Information given:

• • •

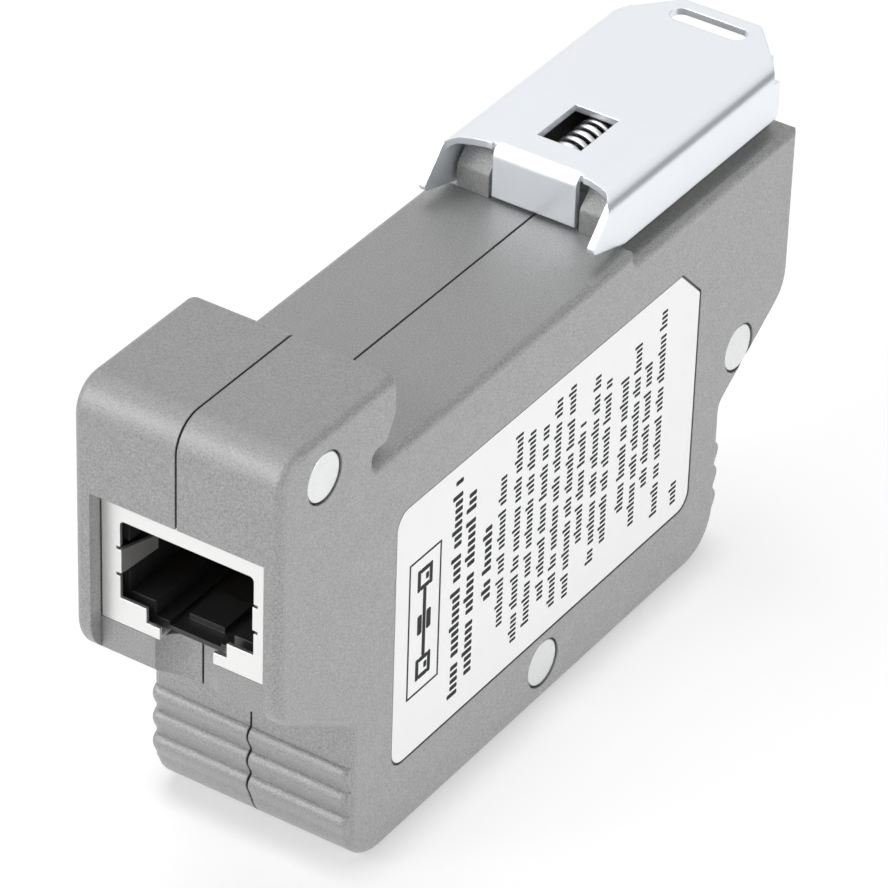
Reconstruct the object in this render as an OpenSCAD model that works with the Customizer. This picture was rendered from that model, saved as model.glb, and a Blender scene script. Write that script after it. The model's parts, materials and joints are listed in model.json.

• • •

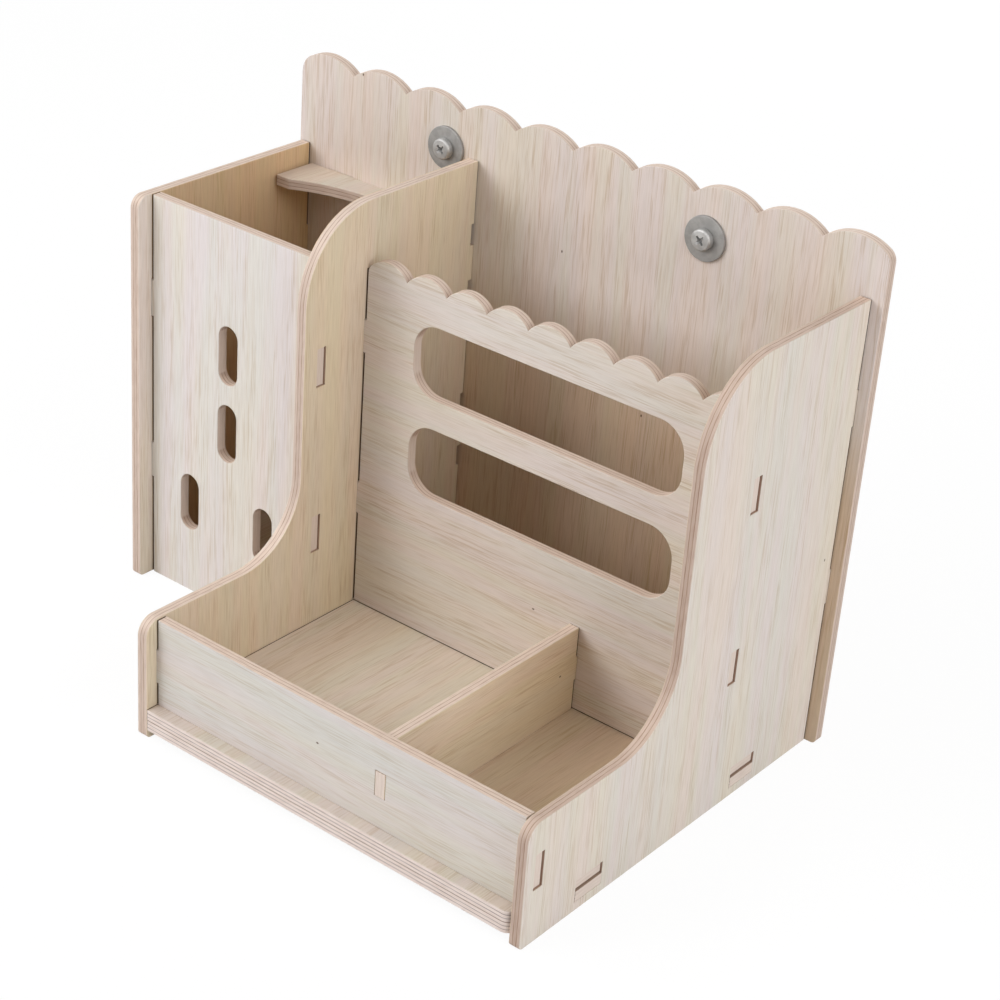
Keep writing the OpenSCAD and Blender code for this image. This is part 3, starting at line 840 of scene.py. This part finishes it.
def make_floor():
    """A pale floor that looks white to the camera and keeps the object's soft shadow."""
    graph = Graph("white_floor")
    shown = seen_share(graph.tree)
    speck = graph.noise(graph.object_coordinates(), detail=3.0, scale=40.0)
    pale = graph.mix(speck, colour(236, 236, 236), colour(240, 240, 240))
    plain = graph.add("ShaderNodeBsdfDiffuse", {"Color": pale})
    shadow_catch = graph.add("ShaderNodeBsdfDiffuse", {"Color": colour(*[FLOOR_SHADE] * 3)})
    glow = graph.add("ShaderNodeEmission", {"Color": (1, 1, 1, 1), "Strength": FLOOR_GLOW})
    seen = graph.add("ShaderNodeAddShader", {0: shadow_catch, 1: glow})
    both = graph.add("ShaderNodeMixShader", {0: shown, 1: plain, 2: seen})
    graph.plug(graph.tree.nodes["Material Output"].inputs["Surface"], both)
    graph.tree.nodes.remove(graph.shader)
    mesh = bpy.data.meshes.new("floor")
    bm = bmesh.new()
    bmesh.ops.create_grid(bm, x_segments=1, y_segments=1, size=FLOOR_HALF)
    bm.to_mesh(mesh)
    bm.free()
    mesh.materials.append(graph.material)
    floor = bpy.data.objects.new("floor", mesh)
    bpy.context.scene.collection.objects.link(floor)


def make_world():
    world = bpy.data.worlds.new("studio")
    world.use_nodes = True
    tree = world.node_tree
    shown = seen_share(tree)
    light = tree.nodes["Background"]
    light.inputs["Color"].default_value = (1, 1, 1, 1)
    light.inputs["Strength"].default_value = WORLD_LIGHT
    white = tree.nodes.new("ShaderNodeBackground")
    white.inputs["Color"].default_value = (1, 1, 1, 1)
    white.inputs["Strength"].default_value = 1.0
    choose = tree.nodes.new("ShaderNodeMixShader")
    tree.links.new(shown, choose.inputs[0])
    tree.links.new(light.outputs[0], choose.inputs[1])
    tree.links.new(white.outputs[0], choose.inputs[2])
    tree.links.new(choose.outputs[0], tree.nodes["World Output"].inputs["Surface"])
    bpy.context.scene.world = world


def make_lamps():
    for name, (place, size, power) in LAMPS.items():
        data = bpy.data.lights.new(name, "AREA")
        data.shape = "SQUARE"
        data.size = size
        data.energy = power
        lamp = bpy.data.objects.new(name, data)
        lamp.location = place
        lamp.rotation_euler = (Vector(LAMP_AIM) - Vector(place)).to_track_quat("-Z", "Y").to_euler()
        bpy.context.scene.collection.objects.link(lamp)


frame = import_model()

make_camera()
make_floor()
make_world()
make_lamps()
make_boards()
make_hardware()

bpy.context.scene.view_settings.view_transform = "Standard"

• • •

Copy out exactly the lines from the one with "Keep writing the" through the one with "bpy.context.scene.collection.objects.link(floor)", counting both ends, and no other lines.

Keep writing the OpenSCAD and Blender code for this image. This is part 3, starting at line 840 of scene.py. This part finishes it.
def make_floor():
    """A pale floor that looks white to the camera and keeps the object's soft shadow."""
    graph = Graph("white_floor")
    shown = seen_share(graph.tree)
    speck = graph.noise(graph.object_coordinates(), detail=3.0, scale=40.0)
    pale = graph.mix(speck, colour(236, 236, 236), colour(240, 240, 240))
    plain = graph.add("ShaderNodeBsdfDiffuse", {"Color": pale})
    shadow_catch = graph.add("ShaderNodeBsdfDiffuse", {"Color": colour(*[FLOOR_SHADE] * 3)})
    glow = graph.add("ShaderNodeEmission", {"Color": (1, 1, 1, 1), "Strength": FLOOR_GLOW})
    seen = graph.add("ShaderNodeAddShader", {0: shadow_catch, 1: glow})
    both = graph.add("ShaderNodeMixShader", {0: shown, 1: plain, 2: seen})
    graph.plug(graph.tree.nodes["Material Output"].inputs["Surface"], both)
    graph.tree.nodes.remove(graph.shader)
    mesh = bpy.data.meshes.new("floor")
    bm = bmesh.new()
    bmesh.ops.create_grid(bm, x_segments=1, y_segments=1, size=FLOOR_HALF)
    bm.to_mesh(mesh)
    bm.free()
    mesh.materials.append(graph.material)
    floor = bpy.data.objects.new("floor", mesh)
    bpy.context.scene.collection.objects.link(floor)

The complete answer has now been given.